While a few characters had died over the course of the series, none of the main cast had succumbed to that fate. Creator Shawn Ryan felt that a main character had to earn a death for it to have a bigger impact than just shock value. While this scene certainly was shocking, it was also tragic and true to the storyline. And Lem was such a good guy despite some of the questionable things he had done over the series; watching him slowly die after that grenade went off in his lap was heart-breaking. Equally haunting was Shane’s agonizing apology for having tossed the grenade into his lap.
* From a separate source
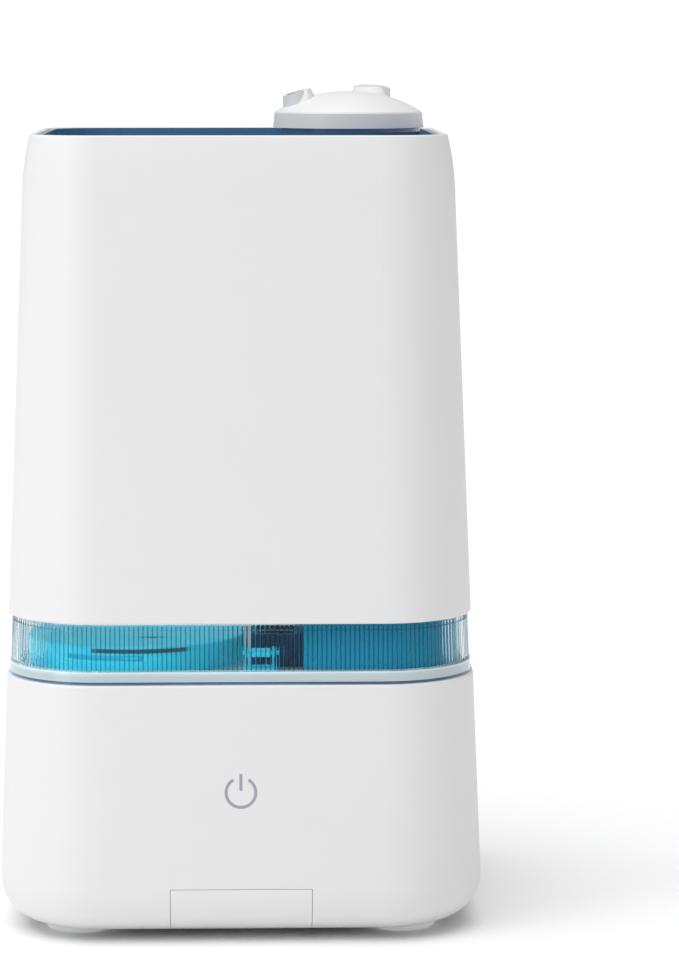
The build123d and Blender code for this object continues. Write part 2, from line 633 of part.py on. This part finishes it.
# ---------------------------------------------------------------- nozzle
FLANGE_R, FLANGE_Z, FLANGE_TOP, DOME_TOP = 28.7, 297.8, 303.3, 311.4
SKIRT_WALL = 1.5
TURN_R = 22.2  # bore that the cap turns in
with BuildPart() as nozzle_base:
    tube(OUTLET, 291.0, 299.2, RING_BORE - 0.4, TURN_R)
    tube(OUTLET, FLANGE_Z, 299.2, 26.8, TURN_R)
    tube(OUTLET, 291.0, 292.4, TURN_R + 0.5, 15.0)
    for turn in range(3):
        with BuildSketch(Plane.XY.offset(291.0)) as baffle:
            with Locations((*OUTLET,)):
                with PolarLocations(10.5, 1, start_angle=120 * turn + 20):
                    Rectangle(13, 3)
        extrude(baffle.sketch, amount=1.4)
    column(OUTLET, 291.0, 292.4, 6)
save(nozzle_base, "nozzle_base")

SPOUTS = ((188, 0.0), (62, 1.5))  # azimuth, and how much taller
SPOUT_AT = 20.6
SPOUT_R, SPOUT_WIDE = 4.5, 7.6
SPOUT_WALL = 1.1
SPOUT_TILT = 17


def dome(shrink):
    """The cap's outer form, a skirt and a dome, shrunk by a wall."""
    with BuildSketch(Plane.XZ) as profile:
        with BuildLine():
            top = (0, DOME_TOP - shrink)
            shoulder = (27.7 - shrink, FLANGE_TOP + 0.6 - shrink)
            edge = (28.1 - shrink, FLANGE_TOP - shrink / 2)
            foot = (FLANGE_R - shrink, FLANGE_Z - (PAST if shrink else 0))
            Line((0, foot[1]), foot)
            Line(foot, edge)
            Line(edge, shoulder)
            ThreePointArc(shoulder, (16.6 - shrink * 0.4, 309.1 - shrink), top)
            Line(top, (0, foot[1]))
        make_face()
    return profile.sketch


def horn(angle, taller, shrink):
    """A spout: an oval horn that leans on the dome and ends in a plane which falls outwards."""
    out = (cos(radians(angle)), sin(radians(angle)))
    tilt = radians(SPOUT_TILT)
    mouth = Plane(
        origin=(*around((0, 0), SPOUT_AT, angle), 311.0 + taller),
        z_dir=(sin(tilt) * out[0], sin(tilt) * out[1], cos(tilt)),
    )
    with BuildPart(mode=Mode.PRIVATE) as form:
        with BuildSketch(Plane.XY.offset(301 if shrink else 305)) as oval:
            with Locations(around((0, 0), SPOUT_AT, angle)):
                Ellipse(SPOUT_R - shrink, SPOUT_WIDE - shrink, rotation=angle)
        extrude(oval.sketch, amount=14)
        if not shrink:
            with BuildSketch(Plane.XY.offset(305)) as root:
                with Locations(around((0, 0), SPOUT_AT - 3.4, angle)):
                    Ellipse(SPOUT_R + 2.6, SPOUT_WIDE + 3.2, rotation=angle)
            extrude(root.sketch, amount=8, taper=32)
            with BuildSketch(mouth) as above:
                Circle(40)
            extrude(above.sketch, amount=30, mode=Mode.SUBTRACT)
    return form.part


horns = [horn(angle, taller, 0) for angle, taller in SPOUTS]
bores = [horn(angle, taller, SPOUT_WALL) for angle, taller in SPOUTS]
cap_at = Location((*OUTLET, 0))

with BuildPart() as cap_block:
    revolve(dome(0), axis=Axis.Z)
    add(horns)

with BuildPart() as cap_hollow:
    revolve(dome(SKIRT_WALL), axis=Axis.Z)

with BuildPart() as nozzle_cap:
    add(cap_block.part.moved(cap_at))
    add(cap_hollow.part.moved(cap_at), mode=Mode.SUBTRACT)
    tube(OUTLET, 293.4, 305.0, TURN_R - 0.06, TURN_R - 1.8)
    add([bore.moved(cap_at) for bore in bores], mode=Mode.SUBTRACT)
save(nozzle_cap, "nozzle_cap")
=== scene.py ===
"""Looks for the cool mist humidifier: camera, studio light, materials and the fluted window band."""
import bpy, json
from math import cos, pi, radians, sin, tan
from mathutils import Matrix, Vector


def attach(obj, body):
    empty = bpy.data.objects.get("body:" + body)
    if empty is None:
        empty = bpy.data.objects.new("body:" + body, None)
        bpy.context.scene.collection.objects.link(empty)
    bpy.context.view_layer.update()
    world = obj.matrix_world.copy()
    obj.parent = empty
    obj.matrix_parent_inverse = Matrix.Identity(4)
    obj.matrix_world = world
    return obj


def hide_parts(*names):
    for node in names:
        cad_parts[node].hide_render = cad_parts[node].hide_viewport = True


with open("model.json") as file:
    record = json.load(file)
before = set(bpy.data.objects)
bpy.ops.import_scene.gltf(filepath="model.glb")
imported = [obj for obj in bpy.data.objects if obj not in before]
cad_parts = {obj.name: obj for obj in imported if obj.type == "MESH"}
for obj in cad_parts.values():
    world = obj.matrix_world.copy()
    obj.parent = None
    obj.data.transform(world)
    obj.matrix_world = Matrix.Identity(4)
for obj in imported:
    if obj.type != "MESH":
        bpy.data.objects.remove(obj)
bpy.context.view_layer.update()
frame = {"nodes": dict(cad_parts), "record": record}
scene = bpy.context.scene
scene.view_settings.view_transform = "Standard"
scene.view_settings.look = "None"
scene.view_settings.exposure = 0.0

# ---------------------------------------------------------------- camera
PITCH, YAW = radians(6.776), radians(1.589)
VIEW = Vector((sin(YAW) * cos(PITCH), cos(YAW) * cos(PITCH), -sin(PITCH)))
lens = bpy.data.cameras.new("camera")
lens.lens, lens.sensor_width, lens.sensor_fit = 136.256, 36.0, "AUTO"
lens.clip_start, lens.clip_end = 0.05, 60
camera = bpy.data.objects.new("camera", lens)
camera.location = (0, -1.38612, 0.3278)
camera.rotation_euler = VIEW.to_track_quat("-Z", "Y").to_euler()
scene.collection.objects.link(camera)
scene.camera = camera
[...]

Feeling he had no other choice under the circumstances, it still tore at Shane’s soul, and this moment was the beginning of the end not only for his character, but for the series as a whole.

01. Season 1, Episode 1, Pilot – Terry Crowley’s Murder

What a way to close a pilot episode. Up until the last three minutes of the episode, we got a good window into Vic Mackey’s character; he was tough as nails, unapologetic, and perhaps a little sociopathic, but when he put that bullet under Terry Crowley’s eye, television history was made, and the birth of a truly complex character unfolded before us. The scene follows the Strike Team raiding a drug dealer’s home (to the tune of Kid Rock’s Bawitdaba, a song I admittedly loathe, but it works well here), with new member Terry Crowley entering the house with them; his first big bust with the team. He had actually been secretly working with Justice in order to get Vic Mackey off the streets. Vic found out about this, and decided to use the raid to eliminate this problem. I’ll never forget watching this episode when it first aired, and feeling the shock of this scene hit me like a bullet to the face.